While this style Napanee Dutch Kitchenet cabinets had more of the appearance of the original “Hoosier” cabinets, it is a logical step to the development of the modern style of kitchen cabinet with base cabinets and wall mount cabinets – standard size units that were lined up in the quantity and arrangement that the modern housewife wanted, then one counter top covering all the cabinets to make a large work surface.
To recap the Coppes Napanee history;
a. – Began with saw mill in 1876.
b. – Purchased box factory and planing mill in 1880.
c.- Began constructing own factory buildings in 1883 – box factory & planing mill were moved.
d.- Began the Nappanee (flour) Milling Co. in 1886 on the old box factory location, by the railroad.
e.- Around 1890 Samuel Coppes leaves the company, and Daniel Zook joins. Albert Mutschler is at the Nappanee Furniture Company.
f.- Around 1897 the Nappanee Furniture Co. is asking for public support in the way of capital. The Coppes Bros. invest in the company. Frank Coppes is President of the company.
g.- In 1902 Coppes joins with Nappanee Furniture and the Mutschler Bros. to form The Coppes, Zook & Mutschler Co.
h.- The company is operating a sawmill, flour mill, and a furniture company, 1902.
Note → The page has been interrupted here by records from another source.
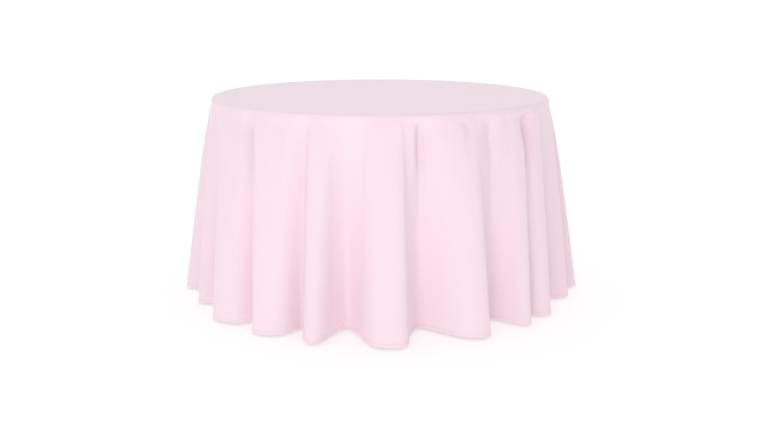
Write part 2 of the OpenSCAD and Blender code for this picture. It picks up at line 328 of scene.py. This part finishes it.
def ring_radii(flat_r):
    """Flat radii of the rings, closest together over the table's edge."""
    rings = [TABLE_R * r for r in TOP_RINGS]
    rings += [TABLE_R - r for r in EDGE_RINGS]
    step = EDGE_STEP
    while rings[-1] < TABLE_R + EDGE_REACH:
        rings.append(rings[-1] + step)
    seam = flat_r - HEM_H
    while rings[-1] < seam:
        step = min(step * STEP_GROWTH, LONGEST_STEP)
        rings.append(rings[-1] + step)
    return np.array([r for r in rings if r < seam - SEAM_ROOM] + [seam + r for r in SEAM_RINGS])


def hung_cloth(rings, seg, s):
    """Points of the cloth: flat on the top, rolled over the edge, then hanging in folds to the hem."""
    hem_x, hem_y, rim = hem_curve(seg, s.flare)
    base_r, base_z = hung_path(rings, s.roll, s.lift)
    start = TABLE_TOP + s.lift - s.roll
    drop = start - HEM_GAP
    down = np.clip((start - base_z) / drop, 0, 1)
    degrees = np.degrees(rim)
    points = np.zeros((len(rings), seg, 3))
    for n, (r, z, d) in enumerate(zip(base_r, base_z, down)):
        w = d**s.fullness
        x = r * np.sin(rim) * (1 - w) + hem_x * w
        y = -r * np.cos(rim) * (1 - w) + hem_y * w
        below = d * drop
        pull = np.zeros(seg)
        for at, left, right, depth, length in TUCKS:
            t = below / length
            off = (degrees - at + 180) % 360 - 180
            off = off / (np.where(off < 0, left, right) * max(TUCK_NARROWEST, 1 - TUCK_TAPER * t))
            deep = depth * TUCK_PEAK * t * math.exp(1 - TUCK_PEAK * t) * smooth(below / TUCK_START)
            pull += deep * np.exp(-(off**2))
        far = np.hypot(x, y)
        clear = TABLE_R + BAND_CLEAR - TUCK_SLOPE * max(0, BAND_LOW.z - z)
        keep = np.where(pull > 0, np.maximum(far - pull, np.minimum(far, clear)) / far, 1)
        points[n] = np.stack([x * keep, y * keep, np.full(seg, z)], 1)
    return points


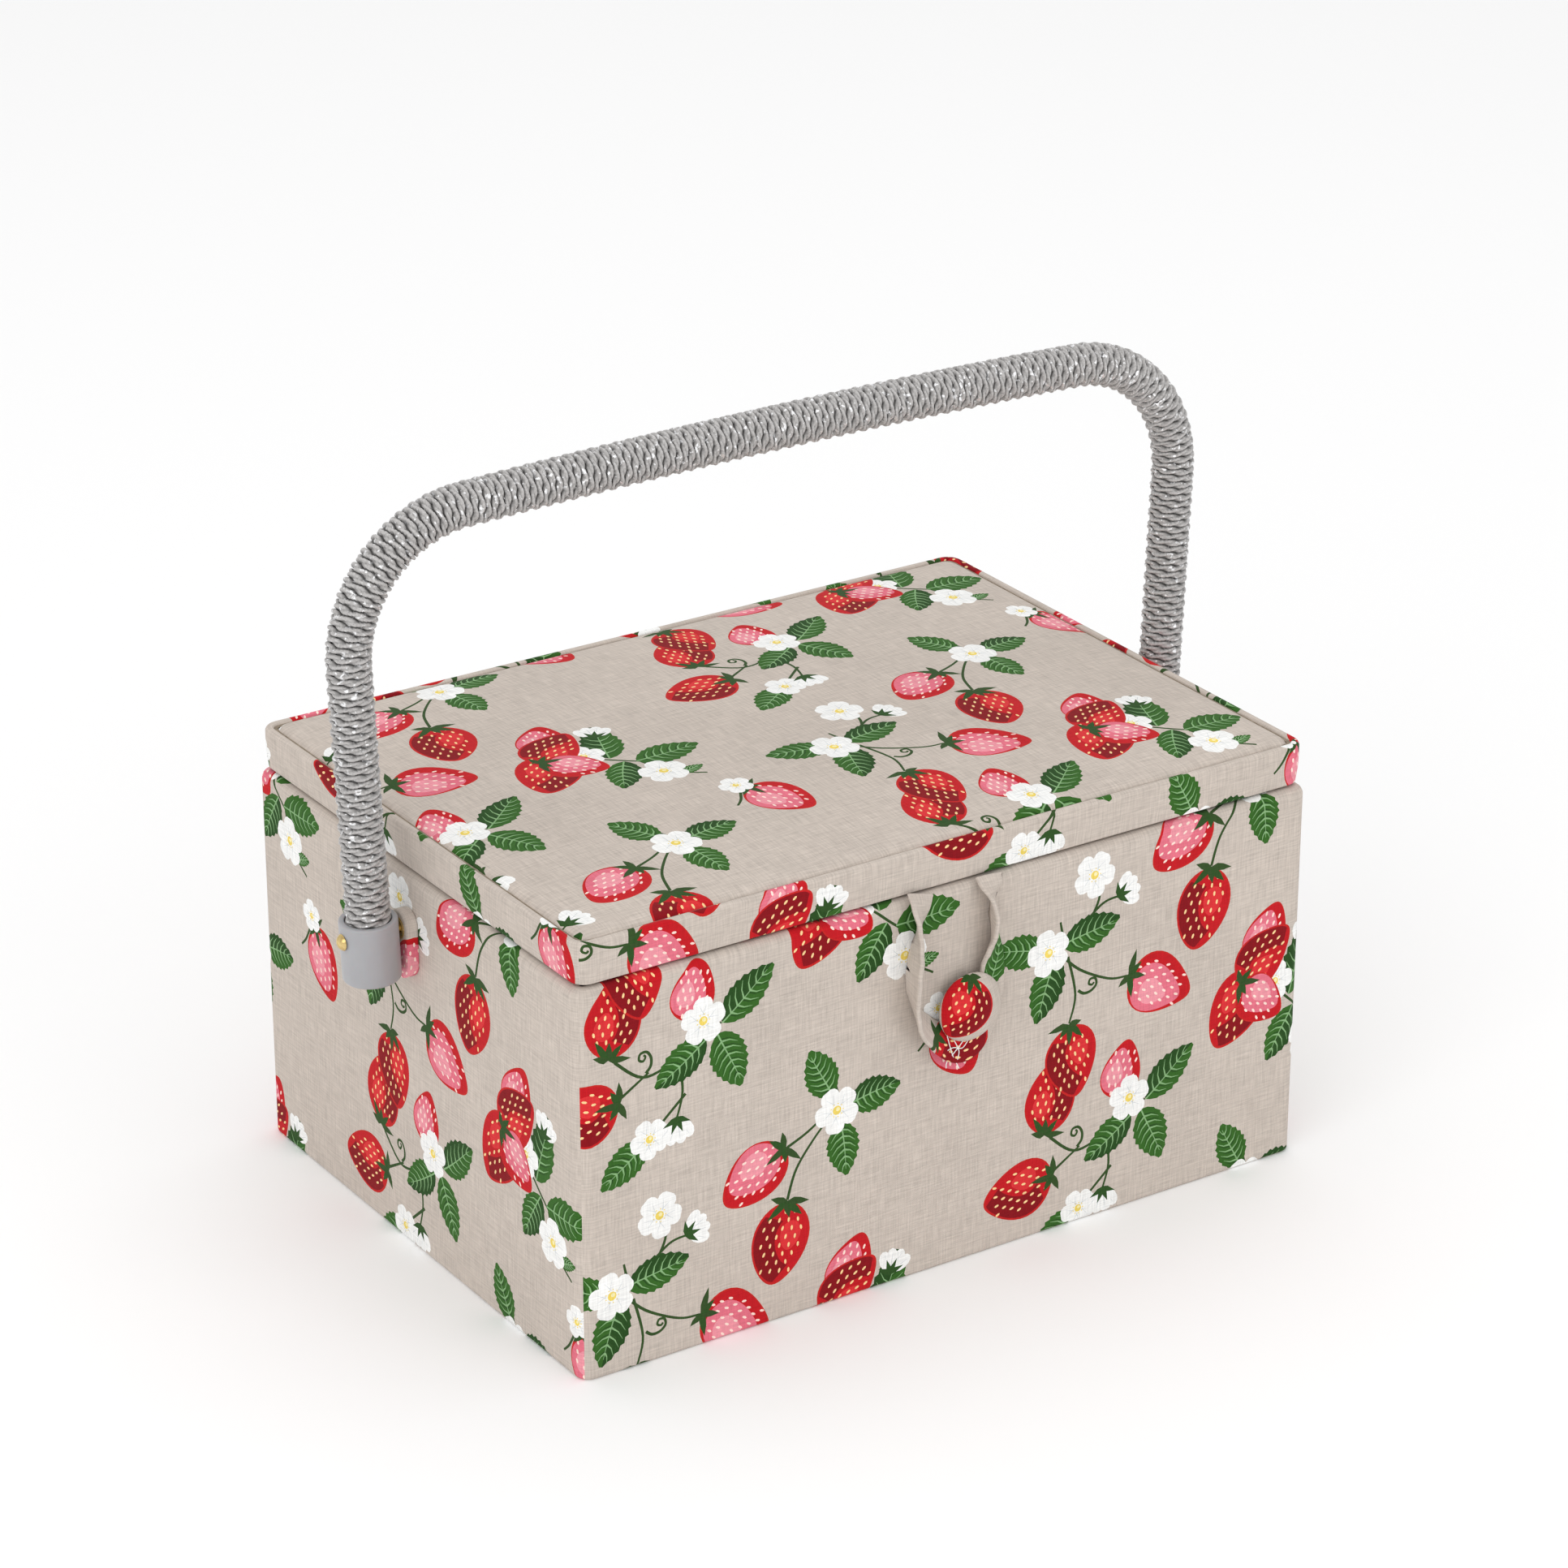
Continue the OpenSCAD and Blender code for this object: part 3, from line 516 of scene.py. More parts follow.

i. – The company begins to make Kitchen Cabinets of the new Hoosier Style 1905-10.
j.- Daniel Zook dies in 1913, the partnership dissolves. Renamed Coppes Bros & Zook Co.
k.- The Coppes Bros. decides to concentrate on Napanee Dutch Kitchen Cabinets in 1914.
l. – The Napanee Dutch Kitchenet line of cabinets is very successful, 1910.
m.- By 1927 the company is producing built-in style cabinets.
n. – The depression slows down the company but it survives intact, 1929.
o. – 1930s & 1940s style of kitchens change to the built-in units, that we know today.
p. – After WW II Coppes becomes a world leader in the kitchen cabinet industry.
q. – By the mid 1960s there are no more of the Coppes family that wants to run the factory and it is sold.
r. – Coppes Inc. continues making kitchen cabinets until competition and poor management force the demise of the company.
s. – Bankruptcy in 1990s
t. – Coppes Trademark and some machinery sold to new management, which is still making kitchen cabinets in 2011.